== Supplied material

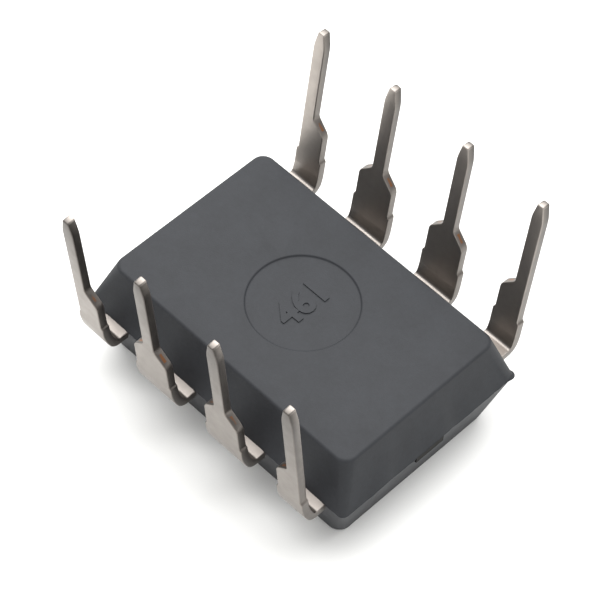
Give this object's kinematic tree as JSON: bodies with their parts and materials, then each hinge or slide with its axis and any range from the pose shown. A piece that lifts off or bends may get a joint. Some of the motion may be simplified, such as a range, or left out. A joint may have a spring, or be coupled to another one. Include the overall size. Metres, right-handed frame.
{
  "type": "dual in-line integrated circuit package",
  "caption": "Small plastic through-hole chip package lying on its marking face, with two rows of bent tinned leads pointing up.",
  "frame": {"origin": "centre of the marking face, which the part rests on", "axes": "+Z from the marking face towards the lead tips, X along the rows of leads with the notched pin 1 end at -X, Y across the body with leads 1 to 4 at +Y"},
  "size_m": [0.0094, 0.0091, 0.0072],
  "materials": {
    "moulding": "fine matte moulded epoxy, dark grey",
    "tinned_lead": "satin tin plating on copper alloy sheet",
    "copper_sheet": "bare rolled copper alloy sheet",
    "silver_epoxy": "matte silver-filled epoxy",
    "silicon": "polished silicon",
    "gold_wire": "drawn gold wire"
  },
  "bodies": {
    "root": {"moulded_body": "moulding", "lead_1": "tinned_lead", "lead_2": "tinned_lead", "lead_3": "tinned_lead", "lead_4": "tinned_lead", "lead_5": "tinned_lead", "lead_6": "tinned_lead", "lead_7": "tinned_lead", "lead_8": "tinned_lead", "die_paddle": "copper_sheet", "die_attach": "silver_epoxy", "die": "silicon", "bond_wire_1": "gold_wire", "bond_wire_2": "gold_wire", "bond_wire_3": "gold_wire", "bond_wire_4": "gold_wire", "bond_wire_5": "gold_wire", "bond_wire_6": "gold_wire", "bond_wire_7": "gold_wire", "bond_wire_8": "gold_wire"}
  },
  "joints": []
}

====

Task instructions. Show, from the material above, each line that includes the string "bodies".

Answer to the exercise.
Give this object's kinematic tree as JSON: bodies with their parts and materials, then each hinge or slide with its axis and any range from the pose shown. A piece that lifts off or bends may get a joint. Some of the motion may be simplified, such as a range, or left out. A joint may have a spring, or be coupled to another one. Include the overall size. Metres, right-handed frame.
  "bodies": {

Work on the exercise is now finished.